Every once in a while, an archaeological discovery comes along that makes me feel as if I should leap out of my chair, cartwheel across the room, and turn pirouettes in the street. I had one of those days yesterday, when I read the British newspaper accounts of an absolutely stunning underwater discovery off the coast of South Devon. The South West Maritime Archaeological Group has discovered the debris field of a Bronze-Age trading vessel, dating back to 1300 B.C.
This is one of the oldest known shipwrecks in the world. And what makes me so very, very happy about it is that this immensely important find is in the hands of serious archaeologists whose sole objective is to advance scientific knowledge –not corporate treasure hunters driven by the bottom line. Hallelujah!

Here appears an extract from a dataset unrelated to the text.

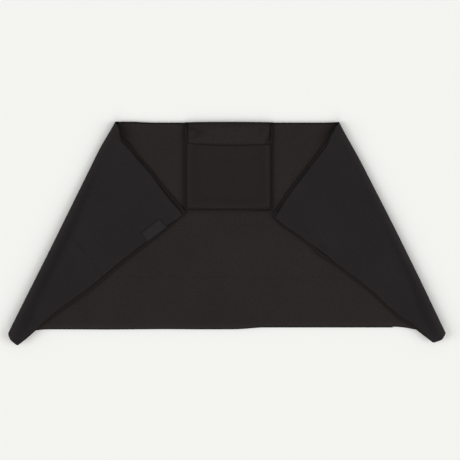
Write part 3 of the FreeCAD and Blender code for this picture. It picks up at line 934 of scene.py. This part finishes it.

I have long worried about ancient underwater sites such as this in British waters. The British government, I am sorry to report, has failed miserably to step up to the plate when it comes to protecting shipwreckl sites. Although the Britannia long ruled the waves as a great maritime power, the British government has so far refused to sign the UNESCO Convention on the Protection of the Underwater Cultural Heritage, a vital piece of international law protecting prehistoric and historic wrecks from the clutches of treasure hunters. Thirty-one other nations, however, have taken the much-needed plunge.
So the discovery of the South Devon site and its astonishing cargo of gold bracelets, rapiers, sling shots, tin ingots and the like by devoted avocational underwater archaeologists is cause for real rejoicing. Ben Roberts, an archaeometallurgist and curator at the British Museum, couldn’t be happier. “The Salcombe site,” he notes, “is now one of the most important Bronze Age sites currently being investigated in Britain.”